É fato de domínio público que os bancos britânicos, em particular, têm uma experiência de mais de 150 anos com a lavagem do "narcodinheiro", desde que o Hongkong and Shangai Banking Corporation (HSBC) foi fundado, em meados do século XIX, para reciclar os rendimentos do lucrativo tráfico de ópio para a China, imposto ao país pela Grã-Bretanha após as duas Guerras do Ópio. Com a proliferação dos paraísos fiscais e a "globalização financeira" das últimas décadas, somada à grande expansão do crime organizado transnacional a partir da década de 1980, o sistema financeiro que tem um dos principais centros na City de Londres se tornou altamente "viciado" nos rendimentos do narcotráfico e todo tipo de atividades ilícitas (Resenha Estratégica, 16/12/2009).
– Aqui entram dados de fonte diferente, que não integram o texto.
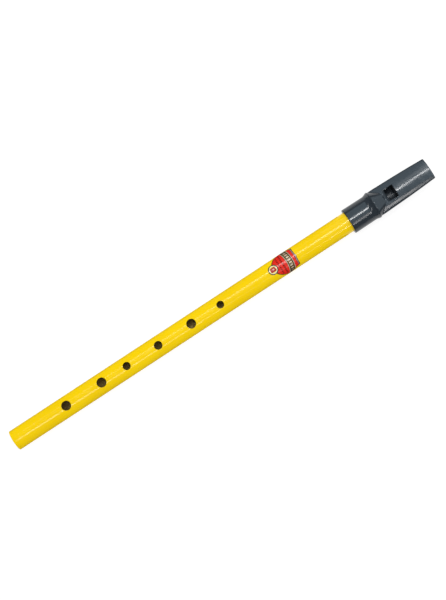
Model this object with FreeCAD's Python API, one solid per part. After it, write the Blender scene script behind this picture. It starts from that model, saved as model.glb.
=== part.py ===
# Tin whistle in D: a straight brass tube with six finger holes and a moulded push-on mouthpiece.
# Frame: +X runs along the tube from the open foot end towards the lips, +Z up through the finger
# holes and the window, +Y across. Origin: centre of the tube's foot end,
# on the tube's axis. Units: millimetres.
import FreeCAD, Part
import math
import os

V = FreeCAD.Vector

# ---------------------------------------------------------------- driving dimensions
# tube
TUBE_OD = 12.7              # half-inch brass tube
TUBE_WALL = 0.40
TUBE_L = 258.6              # foot end to the end inside the socket
TUBE_EDGE = 0.10            # break on the cut ends
HOLE_EDGE = 0.12            # rounded lacquered edge of each finger hole
# finger holes: distance from the foot end, diameter
HOLES = [(37.8, 5.90), (62.8, 5.95), (80.6, 4.80), (102.9, 5.15), (126.3, 5.85), (146.9, 4.55)]

# mouthpiece, stations along X
SOCKET_X0 = 237.8           # rim of the socket
SHOULDER_X = 259.0          # step that the tube end stops short of
FLARE_X0 = 250.6            # start of the concave flare
CREST_X0 = 255.05           # foot side of the crescent ridge
CREST_X1 = 255.75           # lip side of the ridge
LIP_X = 264.85              # sharp edge of the lip
EXIT_X = 270.75             # windway exit and front face of the block
TIP_X = 294.8               # end of the beak at the middle

SOCKET_R0 = 8.05            # outer radius at the rim
SOCKET_R1 = 7.93            # outer radius by the flare (moulding draft)
SOCKET_BORE_R = 6.40        # runs on the tube with 0.05 mm radial clearance
BORE_R = TUBE_OD / 2.0 - TUBE_WALL
SEAT_R = BORE_R - 0.15       # the block seats just inside the bore
RIM_FILLET = 0.45

CREST_C, CREST_R = 2.00, 8.72      # centre height and radius of the crescent
CREST_BREAK = 0.16                 # rounding of the ridge's edges
NOSE_X = 262.75                    # lip end of the nose, at its middle
NOSE_C, NOSE_R = 2.40, 4.45        # the cone's centre height and radius there

WINDOW_W = 8.12             # width of the window
WINDWAY_W = 7.90            # width of the windway
BLADE_Z0 = 6.05             # top of the blade's bevel
LIP_Z = 4.65                # lip edge, top
CEIL_Z = 4.20               # flat ceiling of the bore under the blade
FLOOR_Z = 3.90              # windway floor, the block's flat top
ROOF_Z0 = 4.85              # windway roof at the exit
ROOF_Z1 = 5.25              # windway roof at the lips
LEDGE_W, LEDGE_Z = 0.50, 5.20      # sloped ledge on each side of the window: width, height of its inner edge
LEDGE_SLOPE = 0.53                 # rise of the ledge towards the wall
LEDGE_X1 = 267.2                   # end of the ledges

TOP_R = 15.0                # crown of the beak's top
SHOULDER_R = 1.1            # rounding between the crown and the side

# beak stations: x, half width, top height, bottom height
BEAK = [
    (254.2, 8.00, 5.70, -7.30),
    (256.2, 8.12, 6.15, -7.62),
    (258.4, 8.17, 6.25, -7.80),
    (262.0, 8.10, 6.27, -7.82),
    (266.0, 7.99, 6.28, -7.74),
    (270.0, 7.88, 6.30, -7.22),
    (275.0, 7.74, 6.32, -6.00),
    (280.0, 7.56, 6.35, -4.45),
    (285.0, 7.34, 6.38, -2.85),
    (290.0, 7.08, 6.40, -1.20),
    (294.1, 6.84, 6.41, 0.12),
]
# the beak's end: distance back from the tip, inset of the outline
TIP_ROUND = [(0.70, 0.0), (0.42, 0.05), (0.20, 0.18), (0.06, 0.36), (0.0, 0.60)]

# label transfer (film on the tube): half outline as (distance along the tube, arc length from the top line)
LABEL_T = 0.06
LABEL_EDGE = [(200.55, 0.0), (200.22, 0.9), (200.05, 3.0), (200.00, 6.36)]
LABEL_SIDE = [(200.00, 6.36), (198.3, 6.95), (196.6, 7.60), (194.4, 8.75), (192.6, 9.10), (191.0, 8.75),
              (189.2, 7.60), (187.5, 6.26), (186.3, 5.00), (185.25, 3.75), (184.90, 3.04)]
BADGE_X, BADGE_R = 184.3, 3.10


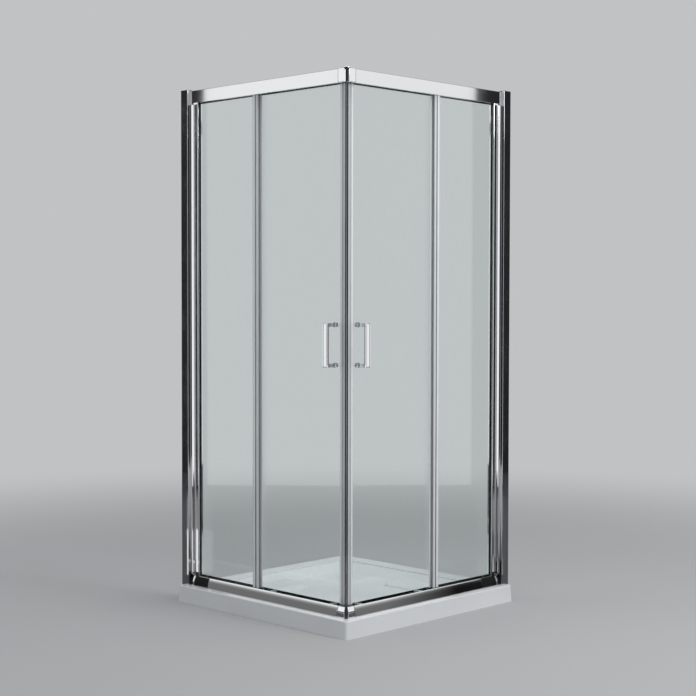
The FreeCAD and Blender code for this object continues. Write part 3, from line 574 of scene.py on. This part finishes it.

Uma recente demonstração dessa promiscuidade foi proporcionada por um veterano insider da City e das redes de inteligência britânicas, lorde James de Blackheath, que, na sessão de 1º. de novembro da Câmara dos Lordes, surpreendeu seus pares com insólitas revelações sobre os bastidores do poder político e financeiro no Reino Unido. A mais bombástica foi a suposta proposta de um grupo a que chamou "Fundação X", para financiar sem ônus o combalido orçamento britânico com 22 bilhões de libras esterlinas (cerca de 33 bilhões de dólares), para gastos com escolas, hospitais e o novo projeto de túneis ferroviários através de Londres (Crossrail). A aproximação, segundo ele, teria sido feita por intermédio de uma eminente firma da City controlada pela FSA [Autarquia de Serviços Financeiros]. Nos dias seguintes, numerosos comentaristas britânicos discutiram sobre a inusitada declaração do lorde, sem chegar a uma conclusão sobre a sua seriedade. Não obstante, lorde James fez revelações ainda mais interessantes sobre as suas atividades anteriores como "lavador" de dinheiro utilizado por grupos terroristas, a serviço do Banco da Inglaterra.

Em suas próprias palavras, ele foi encarregado pelo Banco da Inglaterra (e, evidentemente, pela inteligência britânica) de eliminar os fundos clandestinos oriundos de entidades de fachada do Exército Republicano Irlandês (IRA) e grupos terroristas da África do Norte, não identificados por ele:

Eu tive uma das maiores experiências na lavagem de dinheiro de terroristas e dinheiro e "dinheiro fácil" [funny money, no original] que alguém já teve na City. Eu manipulei bilhões e bilhões de libras de dinheiro terrorista... O meu maior cliente terrorista foi o IRA e eu tenho a satisfação de dizer que consegui cancelar mais de 1 bilhão de libras de dinheiro deles. Eu também tive extensas ligações com terroristas norte-africanos, mas isto foi uma coisa muito mais suja e não quero falar sobre isto, porque ainda é uma questão de segurança. Eu me apresso em acrescentar que não é bom chamar a polícia, porque eu chamarei imediatamente o Banco da Inglaterra em minha defesa, uma vez que foi ele que me envolveu nesses problemas.

Preocupado com sua imagem, o lorde explicou que não se considera um "lavador de dinheiro", mas um "varredor de dinheiro" [money washer, no original]. A sua evasiva resposta sobre o paradeiro do dinheiro dos terroristas foi, "não no meu bolso" - mas é difícil acreditar que não tenha tido o destino dos superaquecidos circuitos especulativos da City, da qual lorde James é um ativo operador há mais de meio século (The Belfast Telegraph, 4/11/2010).

Aqui no Brasil, em meio às repercussões da celebrada megaoperação de invasão das favelas de Vila Cruzeiro e do Complexo do Alemão, no Rio de Janeiro (RJ), vale observar a dimensão assumida pelas finanças do narcotráfico. Um estudo da Secretaria de Fazenda do Estado do Rio de Janeiro estimou o valor das vendas de drogas na cidade do Rio de Janeiro entre R$ 320-600 milhões. É evidente que a lavagem desses recursos não pode ser feita sem a cumplicidade ativa e passiva de indivíduos muito bem situados no sistema financeiro e nos meios políticos. Portanto, qualquer estratégia efetiva de repressão ao narcotráfico terá que encarar o desafio de investir contra esses "barões", que se encontram muito longe da Vila Cruzeiro e do Alemão. Porém, como no caso das finanças globais, resta ver se haverá a imprescindível vontade política para tanto.